Write the material out again exactly as it stands.

## START AVAILABLE DATA

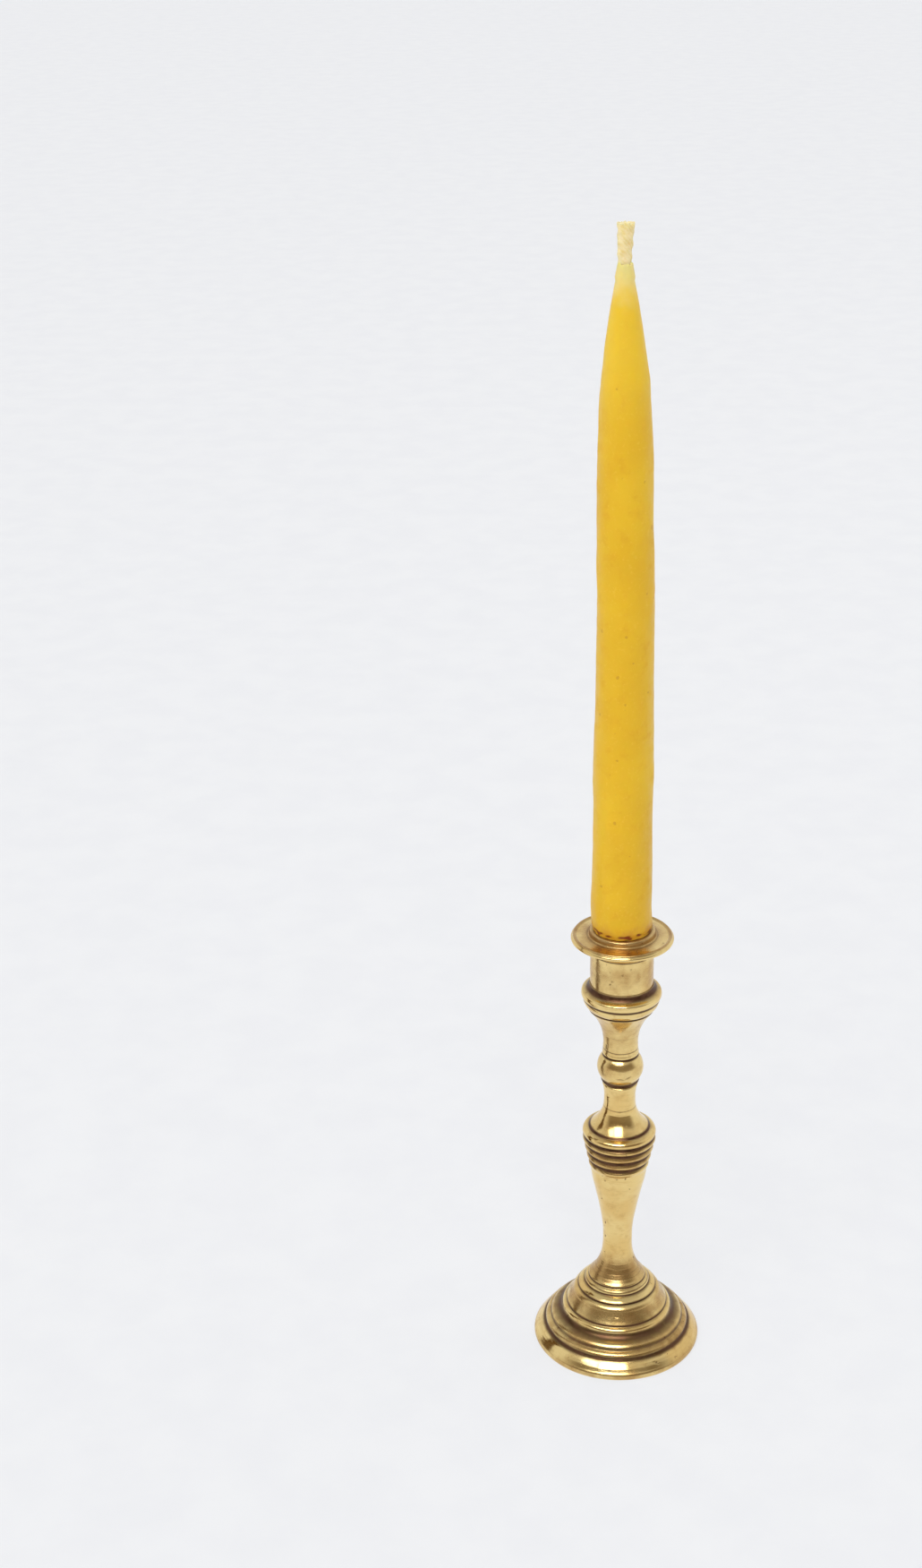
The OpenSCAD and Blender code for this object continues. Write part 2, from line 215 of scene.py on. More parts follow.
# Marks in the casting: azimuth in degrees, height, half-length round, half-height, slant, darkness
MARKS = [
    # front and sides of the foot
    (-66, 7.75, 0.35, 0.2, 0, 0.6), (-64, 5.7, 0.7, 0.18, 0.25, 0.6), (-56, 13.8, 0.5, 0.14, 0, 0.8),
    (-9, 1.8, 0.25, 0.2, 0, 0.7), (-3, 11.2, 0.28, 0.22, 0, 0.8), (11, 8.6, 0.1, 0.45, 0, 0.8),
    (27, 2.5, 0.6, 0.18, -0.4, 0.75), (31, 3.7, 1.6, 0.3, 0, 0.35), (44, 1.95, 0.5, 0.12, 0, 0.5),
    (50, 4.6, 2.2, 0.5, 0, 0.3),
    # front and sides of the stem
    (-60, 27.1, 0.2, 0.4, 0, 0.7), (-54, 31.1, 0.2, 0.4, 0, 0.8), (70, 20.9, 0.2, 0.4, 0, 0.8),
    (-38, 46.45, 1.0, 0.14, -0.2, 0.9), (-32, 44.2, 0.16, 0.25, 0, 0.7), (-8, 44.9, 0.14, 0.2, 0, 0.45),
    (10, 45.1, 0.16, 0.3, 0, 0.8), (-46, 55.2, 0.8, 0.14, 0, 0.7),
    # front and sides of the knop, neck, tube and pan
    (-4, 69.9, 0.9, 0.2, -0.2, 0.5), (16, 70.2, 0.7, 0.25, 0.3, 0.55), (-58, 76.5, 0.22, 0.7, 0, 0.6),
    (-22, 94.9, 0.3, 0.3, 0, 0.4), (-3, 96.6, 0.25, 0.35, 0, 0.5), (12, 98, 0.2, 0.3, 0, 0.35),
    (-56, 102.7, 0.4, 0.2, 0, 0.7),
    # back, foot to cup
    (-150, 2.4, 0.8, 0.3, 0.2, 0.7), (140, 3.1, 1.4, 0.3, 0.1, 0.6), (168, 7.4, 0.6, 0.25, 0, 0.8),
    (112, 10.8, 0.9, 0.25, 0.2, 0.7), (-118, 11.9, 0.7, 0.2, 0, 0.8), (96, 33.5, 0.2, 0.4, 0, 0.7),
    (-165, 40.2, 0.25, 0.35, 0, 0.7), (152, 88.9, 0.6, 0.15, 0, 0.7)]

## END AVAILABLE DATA

» ANSWER TO THIS TASK
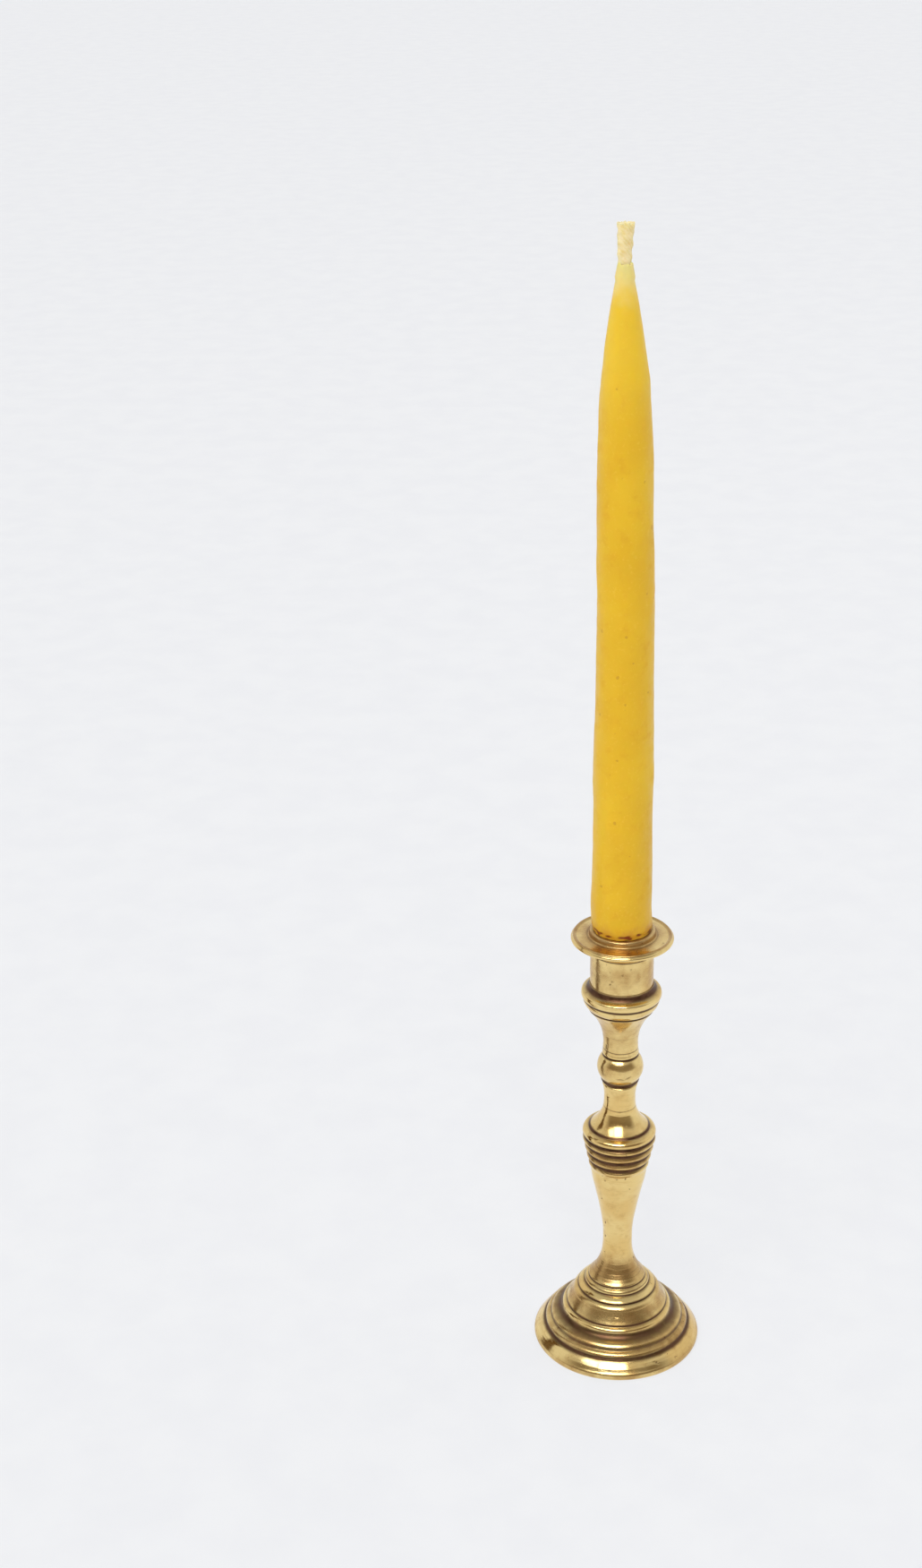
The OpenSCAD and Blender code for this object continues. Write part 2, from line 215 of scene.py on. More parts follow.
# Marks in the casting: azimuth in degrees, height, half-length round, half-height, slant, darkness
MARKS = [
    # front and sides of the foot
    (-66, 7.75, 0.35, 0.2, 0, 0.6), (-64, 5.7, 0.7, 0.18, 0.25, 0.6), (-56, 13.8, 0.5, 0.14, 0, 0.8),
    (-9, 1.8, 0.25, 0.2, 0, 0.7), (-3, 11.2, 0.28, 0.22, 0, 0.8), (11, 8.6, 0.1, 0.45, 0, 0.8),
    (27, 2.5, 0.6, 0.18, -0.4, 0.75), (31, 3.7, 1.6, 0.3, 0, 0.35), (44, 1.95, 0.5, 0.12, 0, 0.5),
    (50, 4.6, 2.2, 0.5, 0, 0.3),
    # front and sides of the stem
    (-60, 27.1, 0.2, 0.4, 0, 0.7), (-54, 31.1, 0.2, 0.4, 0, 0.8), (70, 20.9, 0.2, 0.4, 0, 0.8),
    (-38, 46.45, 1.0, 0.14, -0.2, 0.9), (-32, 44.2, 0.16, 0.25, 0, 0.7), (-8, 44.9, 0.14, 0.2, 0, 0.45),
    (10, 45.1, 0.16, 0.3, 0, 0.8), (-46, 55.2, 0.8, 0.14, 0, 0.7),
    # front and sides of the knop, neck, tube and pan
    (-4, 69.9, 0.9, 0.2, -0.2, 0.5), (16, 70.2, 0.7, 0.25, 0.3, 0.55), (-58, 76.5, 0.22, 0.7, 0, 0.6),
    (-22, 94.9, 0.3, 0.3, 0, 0.4), (-3, 96.6, 0.25, 0.35, 0, 0.5), (12, 98, 0.2, 0.3, 0, 0.35),
    (-56, 102.7, 0.4, 0.2, 0, 0.7),
    # back, foot to cup
    (-150, 2.4, 0.8, 0.3, 0.2, 0.7), (140, 3.1, 1.4, 0.3, 0.1, 0.6), (168, 7.4, 0.6, 0.25, 0, 0.8),
    (112, 10.8, 0.9, 0.25, 0.2, 0.7), (-118, 11.9, 0.7, 0.2, 0, 0.8), (96, 33.5, 0.2, 0.4, 0, 0.7),
    (-165, 40.2, 0.25, 0.35, 0, 0.7), (152, 88.9, 0.6, 0.15, 0, 0.7)]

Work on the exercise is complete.